*What you will do*: Print the listing below from its opening line through the line holding "top = foot + UP * LOW_TOP", both ends included.

— Begin —

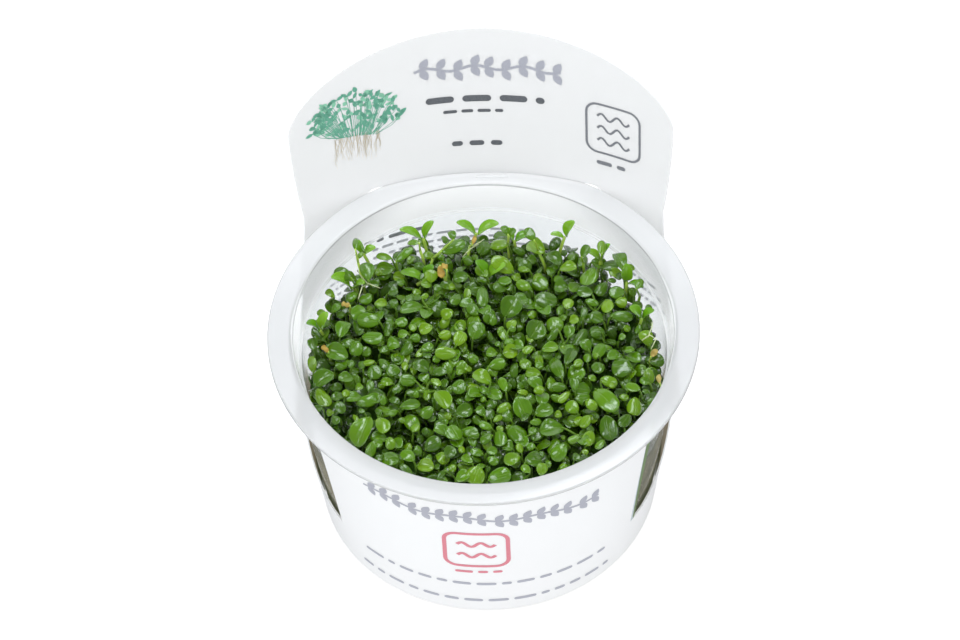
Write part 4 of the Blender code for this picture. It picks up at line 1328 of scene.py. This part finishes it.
def make_low_plantlets(feet, groups, leaf, stem, rng):
    """A short stem on each foot, with the leaves of its group and a few more where there are too few."""
    for number, (foot, group) in enumerate(zip(feet, groups), 1):
        plant = Growth()
        top = foot + UP * LOW_TOP
        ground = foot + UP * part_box(f"low_shoot_{number:02d}")[0].z
        steps = len(LOW_STEM_RADII) - 1
        add_tube(plant, curve(ground, (ground + top) / 2.0, top, steps), LOW_STEM_RADII, 0.5)
        quarter = rng.uniform(0.0, math.pi / 2.0)
        while len(group) < LEAST_LEAVES:
            angle = quarter + len(group) * 2.2
            along = unit(np.array((math.cos(angle), math.sin(angle), rng.uniform(0.1, 0.5))))
            side = unit(np.cross(UP, along))
            centre = top + along * 2.4 * MM
            group.append((centre, along, np.cross(along, side), 4.2 * MM, 3.2 * MM, 0.3, 0.1, 0.5))
        for shape in group:
            add_leaf(plant, FINE_BLADE, *shape)
            base = shape[0] - shape[1] * shape[3] / 2.0
            add_petiole(plant, base, shape[1], top - UP * 0.6 * MM, rng.uniform(0.3, 0.9))
        made = plant.make(f"low_plantlet_{number:02d}", leaf, stem)
        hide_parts(f"low_shoot_{number:02d}")
        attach(made, "root")


def make_tall_plantlets(leaf, stem, rng):
    """The plantlets along the back and the sides, each a stem with two leaves."""
    for number, (foot_place, top_place, leaves) in enumerate(TALL_SHOOTS, 1):
        plant = Growth()
        top = np.array(top_place) * MM
        ground = np.array((*foot_place, 0.0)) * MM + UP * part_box(f"tall_shoot_{number:02d}")[0].z
        pull = ground * 0.7 + top * 0.3
        pull[2] = (ground[2] + top[2]) / 2.0
        add_tube(plant, curve(ground, pull, top, 7), np.linspace(0.5, 0.36, 8) * MM, 0.95)
        for tip, width in leaves:
            tip = np.array(tip) * MM
            line = tip - top
            along = unit(line)
            side = np.cross(along, UP)
            side = unit(side) if np.linalg.norm(side) > 0.3 else np.array((1.0, 0.0, 0.0))
            normal = unit(np.cross(side, along))
            length = np.linalg.norm(line) * 1.02
            centre = (top + tip) / 2.0
            tone = rng.uniform(0.4, 1.0)
            add_leaf(plant, FINE_BLADE, centre, along, normal, length, width * MM, 0.5, 0.2, tone)
        made = plant.make(f"tall_plantlet_{number:02d}", leaf, stem)
        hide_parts(f"tall_shoot_{number:02d}")
        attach(made, "root")


def grow_filler(rng):
    """Many small plain leaves below the measured ones, half of them on stalks."""
    deep = Growth()
    for _ in range(FILLER_COUNT):
        radius = FILLER_RADIUS * math.sqrt(rng.random())
        turn = rng.uniform(0.0, math.tau)
        height = rng.uniform(36.5, 42.6) * MM
        length = rng.uniform(2.6, 4.6) * MM
        centre = np.array((radius * math.cos(turn), radius * math.sin(turn), height))
        centre = kept_inside(centre, 0.4 * length, height)
        angle = rng.uniform(0.0, math.tau)
        along = unit(np.array((math.cos(angle), math.sin(angle), rng.uniform(-0.3, 0.8))))
        lean = np.array((rng.uniform(-0.6, 0.6), rng.uniform(-0.6, 0.6), 1.0))
        normal = np.cross(along, unit(np.cross(lean, along)))
        width = length * rng.uniform(0.6, 0.85)
        cup, arch, tone = rng.uniform(-0.4, 0.5), rng.uniform(0.0, 0.2), rng.uniform(0.0, 0.7)
        add_leaf(deep, COARSE_BLADE, centre, along, normal, length, width, cup, arch, tone)
        if rng.random() < 0.5:
            base = centre - along * length / 2.0
            foot = base + np.array((rng.uniform(-1.0, 1.0), rng.uniform(-1.0, 1.0), -3.0)) * MM
            foot = kept_inside(foot, 0.3 * MM, foot[2])
            add_petiole(deep, base, along, foot, rng.uniform(0.1, 0.6))
    return deep


def make_edge_sprigs(leaf, stem, withered, pale_root, rng):
    """The sprigs and withered leaves along the carpet's edge, and the loose roots."""
    edge = Growth()
    for foot_pixel, bends, leaves, tone in SPRIGS:
        foot = at_height(foot_pixel, SPRIG_FOOT)
        depth = foot[1]
        way = [foot] + [at_depth(bend, depth) for bend in bends]
        top = way[-1]
        for row in leaves:
            centre, along, normal, length, width = photo_leaf(row, at_depth(row, depth), rng)
            centre = kept_inside(centre, 0.3 * length, centre[2])
            cup = rng.uniform(0.25, 0.5) * rng.choice((-1.0, 1.0))
            arch, leaf_tone = rng.uniform(0.05, 0.3), rng.uniform(0.3, 0.95)
            finish = WITHERED if len(row) > 5 else GREEN_LEAF
            add_leaf(edge, FINE_BLADE, centre, along, normal, length, width, cup, arch, leaf_tone, finish)
            base = centre - along * length * 0.48
            places = curve(top, (top + base) / 2.0 - UP * 0.3 * MM, base, 4)
            add_tube(edge, places, np.linspace(0.31, 0.2, 5) * MM, tone)
        down = [kept_inside(foot - UP * drop * MM, 0.8 * MM, foot[2]) for drop in (6.0, 3.0)]
        points = [*down, *way]
        add_tube(edge, points, np.linspace(0.45, 0.33, len(points)) * MM, tone)
    for pixels in LOOSE_ROOTS:
        places = [at_height(pixel, LOOSE_ROOT_HEIGHT) for pixel in pixels]
        places = [kept_inside(place, 0.4 * MM, place[2]) for place in places]
        places[0] = places[0] - UP * 1.6 * MM
        places[-1] = places[-1] - UP * 1.2 * MM
        add_tube(edge, places, np.linspace(0.17, 0.12, len(places)) * MM, 1.0, PALE_ROOT)
    made = edge.make("edge_sprigs", leaf, stem, withered, pale_root)
    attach(made, "root")


def make_bed(finish):
    """The dark floor of runners under the leaves, its darkness partly painted shade."""
    outline = [(0.0, BED_TOP)]
    for radius in range(1, 41, 2):
        outline.append((radius * MM, BED_TOP))
    outline += [(41.1 * MM, 35.4 * MM), (40.9 * MM, MAT_TOP + 0.8 * MM)]
    outline += [(38.0 * MM, MAT_TOP + 0.1 * MM), (0.0, MAT_TOP + 0.1 * MM)]
    bed = lathe("tangled_runners", outline, BED_STEPS, finish)
    for vertex in bed.data.vertices:
        if vertex.co.z > 35.0 * MM:
            vertex.co.z += BED_LUMPS * noise.noise(vertex.co / LUMP_SIZE)
    smooth(bed, 80.0)
    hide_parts("leaf_carpet")
    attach(bed, "root")


def make_plants(leaf, withered, young_leaf, stem, tangle, pale_root):
    rng = random.Random(11)
    feet = [np.array((x, y, 0.0)) * MM for x, y in LOW_FEET]
    groups = [[] for _ in feet]
    carpet, middle = grow_layers(feet, groups, rng)
    make_low_plantlets(feet, groups, leaf, stem, rng)
    make_tall_plantlets(young_leaf, stem, rng)
    deep = grow_filler(rng)
    make_edge_sprigs(leaf, stem, withered, pale_root, rng)
    for name, layer in (("carpet_leaves", carpet), ("middle_leaves", middle), ("deep_leaves", deep)):
        made = layer.make(name, leaf, stem)
        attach(made, "root")
    make_bed(tangle)


def make_roots(medium, root):
    """The mat of roots in jelly, with pale threads on its side."""
    outline = [(0.0, MAT_TOP - 0.4 * MM), (38.0 * MM, MAT_TOP - 0.4 * MM)]
    for height in (31.2, 29.0, 27.0, 25.0, 22.0, 19.0, 16.0, 13.0, 10.0, 7.0, 4.0, 2.4):
        outline.append((inner_radius(height * MM) + 0.06 * MM, height * MM))
    outline += [(FLOOR_RADIUS, FLOOR_THICKNESS - 0.05 * MM), (0.0, FLOOR_THICKNESS - 0.05 * MM)]
    mat = lathe("roots_and_jelly", outline, CUP_STEPS, medium)
    smooth(mat, 50.0)
    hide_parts("root_mat")
    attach(mat, "root")
    rng = random.Random(5)
    threads = Growth()
    for _ in range(THREAD_COUNT):
        turn = rng.uniform(0.0, math.tau)
        height = rng.uniform(6.0, 31.0) * MM
        places = []
        for _ in range(THREAD_POINTS):
            radius = inner_radius(height) - 0.02 * MM
            places.append((radius * math.cos(turn), radius * math.sin(turn), height))
            turn += rng.uniform(-0.035, 0.035)
            height = max(2.2 * MM, height - rng.uniform(0.3, 1.6) * MM)
        radii = np.full(THREAD_POINTS, rng.uniform(0.08, 0.16)) * MM
        add_tube(threads, places, radii, rng.random(), 0)
    made = threads.make("root_threads", root)
    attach(made, "root")


def make_floor():
    n = new_material("pale_floor")
    n.set("Base Color", (0.5, 0.5, 0.505))
    n.set("Roughness", 0.7)
    n.glow((1.0, 1.0, 1.0), FLOOR_GLOW)
    bm = bmesh.new()
    bmesh.ops.create_grid(bm, x_segments=2, y_segments=2, size=FLOOR_REACH)
    floor = from_bmesh("floor", bm)
    give(floor, n.owner)
    floor.visible_glossy = False


def make_studio():
    """The floor, soft light from the world and four lamps, and the camera."""
    make_floor()
    world = bpy.data.worlds.new("studio")
    n = Nodes(world, "Background")
    way = n.axes(n.add("TexCoord").outputs["Generated"])[1]
    level = n.map_range(way, -0.3, 0.3, FRONT_LIGHT, BACK_LIGHT, "LINEAR")
    reflected = n.add("LightPath").outputs["Is Glossy Ray"]
    weaker = n.map_range(reflected, 0.0, 1.0, 1.0, REFLECTED_LIGHT, "LINEAR")
    n.set("Strength", n.maths("MULTIPLY", level, weaker))
    n.set("Color", (0.985, 0.992, 1.0))
    bpy.context.scene.world = world
    for name, place, size, power in LAMPS:
        light = bpy.data.lights.new(name, "AREA")
        light.shape = "RECTANGLE"
        light.size, light.size_y = size
        light.energy = power
        light.color = (0.88, 0.95, 1.0)
        lamp = link(bpy.data.objects.new(name, light))
        lamp.location = place
        lamp.rotation_euler = (-Vector(place)).to_track_quat("-Z", "Y").to_euler()
    camera = bpy.data.cameras.new("camera")
    camera.lens = LENS
    camera.sensor_width = SENSOR
    view = link(bpy.data.objects.new("camera", camera))
    view.location = CAMERA_PLACE
    view.rotation_euler = CAMERA_TURN
    bpy.context.scene.camera = view
    bpy.context.scene.view_settings.view_transform = "Standard"


def main():
    cup = make_cup(
        # The milky rim's plastic carries a painted glow.
        plastic_material("milky_clear_plastic", (0.82, 0.82, 0.825), 0.45, 1.4, 0.1),
        plastic_material("thin_clear_plastic", (0.93, 0.95, 0.965), 0.95, 1.06),
        plastic_material("frosted_clear_plastic", (0.97, 0.975, 0.98), 0.86, 1.06),
        # A darker copy of the rim's plastic, for the painted shade line at the mouth.
        plastic_material("shaded_clear_plastic", (0.58, 0.585, 0.59), 0.4, 1.4),
    )
    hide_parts("cup")
    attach(cup, "root")
    outside = sheet_material("coated_card", 0.0, 0.91)
    # The standing panel and inner faces: darker than the outer card where it stands free, a painted shade
    # against the light it gets from behind.
    inner = sheet_material("card_panel", 1.0, 0.545)
    sleeve = make_sleeve(outside, inner, margin_material(), backing_material())
    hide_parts("label_sleeve")
    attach(sleeve, "root")
    make_prints()
    make_roots(medium_material(), root_material("root_threads", (0.34, 0.27, 0.17), (0.62, 0.56, 0.44)))
    green = leaf_material(
        "leaf_green", (0.026, 0.085, 0.001), (0.082, 0.218, 0.001), (0.175, 0.335, 0.002), 0.3
    )
    young = leaf_material("leaf_young", (0.05, 0.20, 0.002), (0.12, 0.34, 0.004), (0.25, 0.50, 0.02), 0.8)
    pale_root = root_material("pale_roots", (0.58, 0.70, 0.28), (0.82, 0.86, 0.58))
    make_plants(green, withered_material(), young, stem_material(), tangle_material(), pale_root)
    make_studio()


main()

— End —

*Solution to this exercise*:
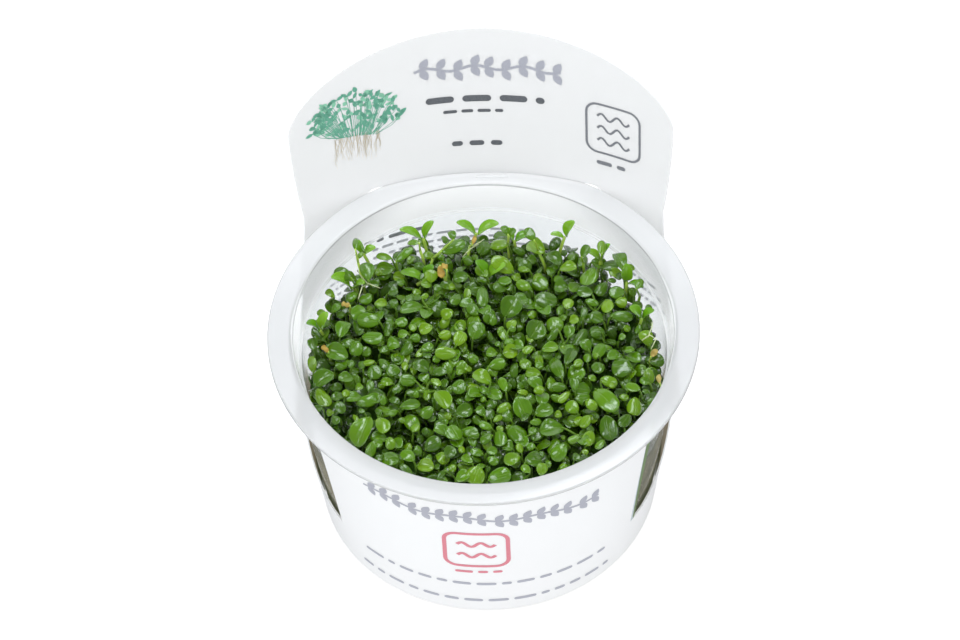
Write part 4 of the Blender code for this picture. It picks up at line 1328 of scene.py. This part finishes it.
def make_low_plantlets(feet, groups, leaf, stem, rng):
    """A short stem on each foot, with the leaves of its group and a few more where there are too few."""
    for number, (foot, group) in enumerate(zip(feet, groups), 1):
        plant = Growth()
        top = foot + UP * LOW_TOP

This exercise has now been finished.